▸ Material shown
== == ==

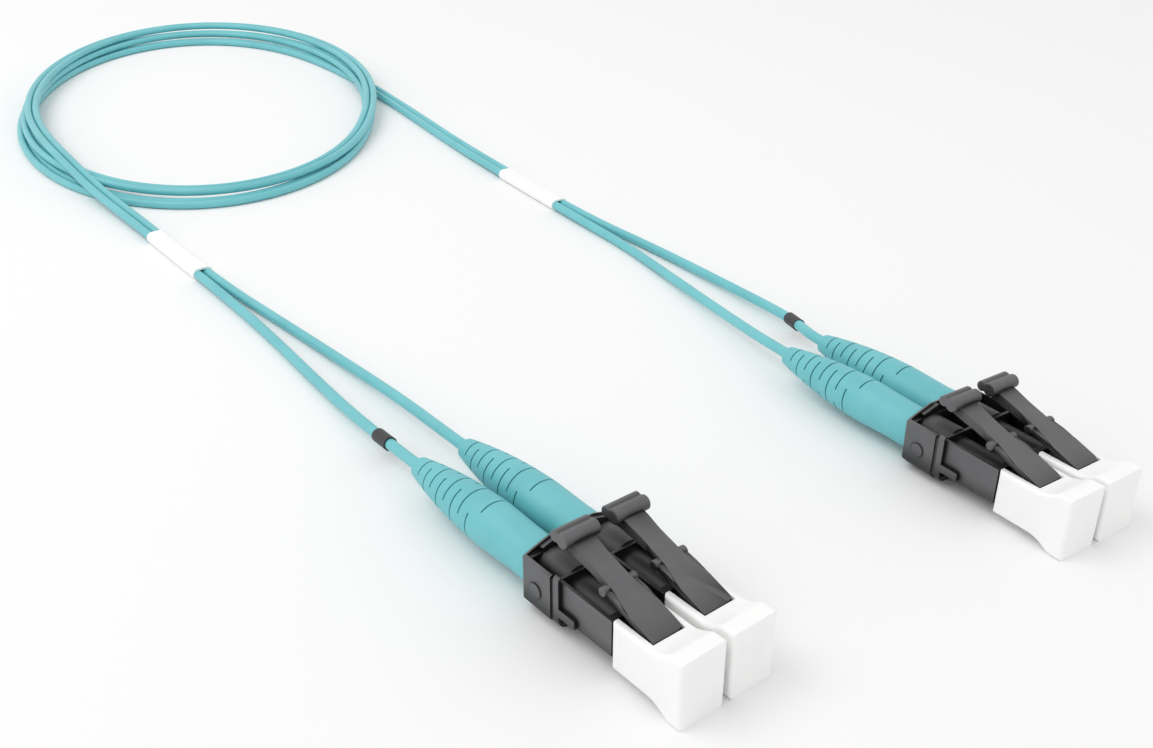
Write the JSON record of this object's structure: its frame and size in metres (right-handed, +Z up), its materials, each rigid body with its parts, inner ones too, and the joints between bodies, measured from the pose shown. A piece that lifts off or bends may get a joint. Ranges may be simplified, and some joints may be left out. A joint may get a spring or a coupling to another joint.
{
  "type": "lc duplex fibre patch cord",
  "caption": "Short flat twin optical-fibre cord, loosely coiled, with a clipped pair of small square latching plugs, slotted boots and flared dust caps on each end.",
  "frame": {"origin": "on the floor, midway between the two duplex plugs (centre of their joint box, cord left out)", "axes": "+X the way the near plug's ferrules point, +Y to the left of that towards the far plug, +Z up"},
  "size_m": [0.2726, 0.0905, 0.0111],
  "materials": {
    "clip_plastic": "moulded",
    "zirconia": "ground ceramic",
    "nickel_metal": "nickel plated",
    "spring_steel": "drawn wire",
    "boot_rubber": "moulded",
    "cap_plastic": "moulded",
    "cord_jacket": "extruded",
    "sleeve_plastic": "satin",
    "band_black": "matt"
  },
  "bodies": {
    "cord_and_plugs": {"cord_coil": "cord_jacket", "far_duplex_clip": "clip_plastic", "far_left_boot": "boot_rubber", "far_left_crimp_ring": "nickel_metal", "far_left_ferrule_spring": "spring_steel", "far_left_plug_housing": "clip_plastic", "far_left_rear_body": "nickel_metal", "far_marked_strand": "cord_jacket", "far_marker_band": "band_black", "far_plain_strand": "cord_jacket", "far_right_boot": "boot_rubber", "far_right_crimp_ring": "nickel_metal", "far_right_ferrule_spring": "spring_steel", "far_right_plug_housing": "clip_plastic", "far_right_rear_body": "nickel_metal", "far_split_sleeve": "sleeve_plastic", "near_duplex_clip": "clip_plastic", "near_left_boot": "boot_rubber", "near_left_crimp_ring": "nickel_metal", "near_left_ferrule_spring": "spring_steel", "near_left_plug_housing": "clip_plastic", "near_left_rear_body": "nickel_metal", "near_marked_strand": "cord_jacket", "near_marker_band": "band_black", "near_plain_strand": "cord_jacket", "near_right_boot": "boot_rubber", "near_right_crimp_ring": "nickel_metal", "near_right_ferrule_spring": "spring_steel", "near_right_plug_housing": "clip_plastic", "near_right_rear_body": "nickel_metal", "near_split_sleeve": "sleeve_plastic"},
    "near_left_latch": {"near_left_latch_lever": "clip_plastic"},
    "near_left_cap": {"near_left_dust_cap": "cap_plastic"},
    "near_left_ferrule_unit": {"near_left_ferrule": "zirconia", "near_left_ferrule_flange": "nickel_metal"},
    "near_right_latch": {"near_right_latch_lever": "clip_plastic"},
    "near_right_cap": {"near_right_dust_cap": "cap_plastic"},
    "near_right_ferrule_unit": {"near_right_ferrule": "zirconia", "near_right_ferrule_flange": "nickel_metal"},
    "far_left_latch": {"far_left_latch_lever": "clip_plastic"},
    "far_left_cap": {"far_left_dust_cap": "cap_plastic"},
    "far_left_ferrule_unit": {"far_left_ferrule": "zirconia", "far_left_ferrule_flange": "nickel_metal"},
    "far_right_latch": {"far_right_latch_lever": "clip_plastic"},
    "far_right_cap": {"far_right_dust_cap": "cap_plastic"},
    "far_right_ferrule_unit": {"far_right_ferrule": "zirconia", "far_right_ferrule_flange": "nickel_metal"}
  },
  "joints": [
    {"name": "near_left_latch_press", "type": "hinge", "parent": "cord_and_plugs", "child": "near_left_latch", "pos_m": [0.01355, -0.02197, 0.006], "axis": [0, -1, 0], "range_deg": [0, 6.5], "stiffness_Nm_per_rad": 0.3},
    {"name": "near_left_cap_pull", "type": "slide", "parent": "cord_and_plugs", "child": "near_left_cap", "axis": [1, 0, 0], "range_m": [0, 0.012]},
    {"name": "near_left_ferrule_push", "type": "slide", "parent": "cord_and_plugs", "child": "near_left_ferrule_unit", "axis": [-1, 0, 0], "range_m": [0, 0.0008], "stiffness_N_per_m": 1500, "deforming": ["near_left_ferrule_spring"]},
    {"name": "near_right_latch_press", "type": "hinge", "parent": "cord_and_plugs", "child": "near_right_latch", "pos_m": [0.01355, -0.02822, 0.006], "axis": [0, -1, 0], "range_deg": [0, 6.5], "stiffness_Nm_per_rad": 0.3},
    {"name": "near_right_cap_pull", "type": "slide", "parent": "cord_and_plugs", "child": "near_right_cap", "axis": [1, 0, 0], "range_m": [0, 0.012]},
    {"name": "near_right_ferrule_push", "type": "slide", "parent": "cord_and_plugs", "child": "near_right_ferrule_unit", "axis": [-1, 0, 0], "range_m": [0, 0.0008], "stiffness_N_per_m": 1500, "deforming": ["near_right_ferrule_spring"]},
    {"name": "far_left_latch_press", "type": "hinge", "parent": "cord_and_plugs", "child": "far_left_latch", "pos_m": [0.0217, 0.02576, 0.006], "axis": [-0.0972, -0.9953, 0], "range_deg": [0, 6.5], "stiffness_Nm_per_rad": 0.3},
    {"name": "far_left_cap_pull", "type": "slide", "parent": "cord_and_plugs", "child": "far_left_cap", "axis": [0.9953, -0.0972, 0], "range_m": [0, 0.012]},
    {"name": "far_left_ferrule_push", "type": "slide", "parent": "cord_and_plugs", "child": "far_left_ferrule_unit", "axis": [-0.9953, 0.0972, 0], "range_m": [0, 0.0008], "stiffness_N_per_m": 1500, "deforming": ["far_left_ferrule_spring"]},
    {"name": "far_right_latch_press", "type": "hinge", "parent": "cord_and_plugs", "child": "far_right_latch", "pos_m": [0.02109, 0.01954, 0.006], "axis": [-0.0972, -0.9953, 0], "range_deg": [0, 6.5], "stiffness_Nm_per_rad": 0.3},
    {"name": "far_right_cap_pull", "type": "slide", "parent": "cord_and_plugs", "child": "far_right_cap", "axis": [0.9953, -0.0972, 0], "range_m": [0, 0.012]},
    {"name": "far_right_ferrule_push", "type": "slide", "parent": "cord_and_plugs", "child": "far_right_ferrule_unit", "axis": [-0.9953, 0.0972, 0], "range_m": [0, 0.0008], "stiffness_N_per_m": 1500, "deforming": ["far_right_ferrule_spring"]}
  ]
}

== == ==

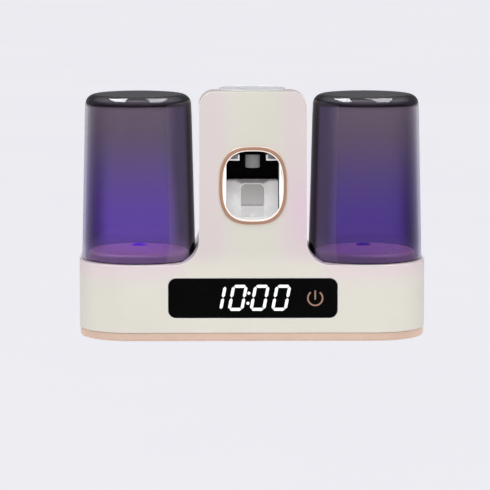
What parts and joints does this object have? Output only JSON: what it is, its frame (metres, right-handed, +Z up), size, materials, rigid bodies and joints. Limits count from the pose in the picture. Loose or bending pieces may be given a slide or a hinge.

== == ==

▸ Description of the task
Pull every line containing the word "with" out of the material and copy it.

▸ Written solution
Write the JSON record of this object's structure: its frame and size in metres (right-handed, +Z up), its materials, each rigid body with its parts, inner ones too, and the joints between bodies, measured from the pose shown. A piece that lifts off or bends may get a joint. Ranges may be simplified, and some joints may be left out. A joint may get a spring or a coupling to another joint.
  "caption": "Short flat twin optical-fibre cord, loosely coiled, with a clipped pair of small square latching plugs, slotted boots and flared dust caps on each end.",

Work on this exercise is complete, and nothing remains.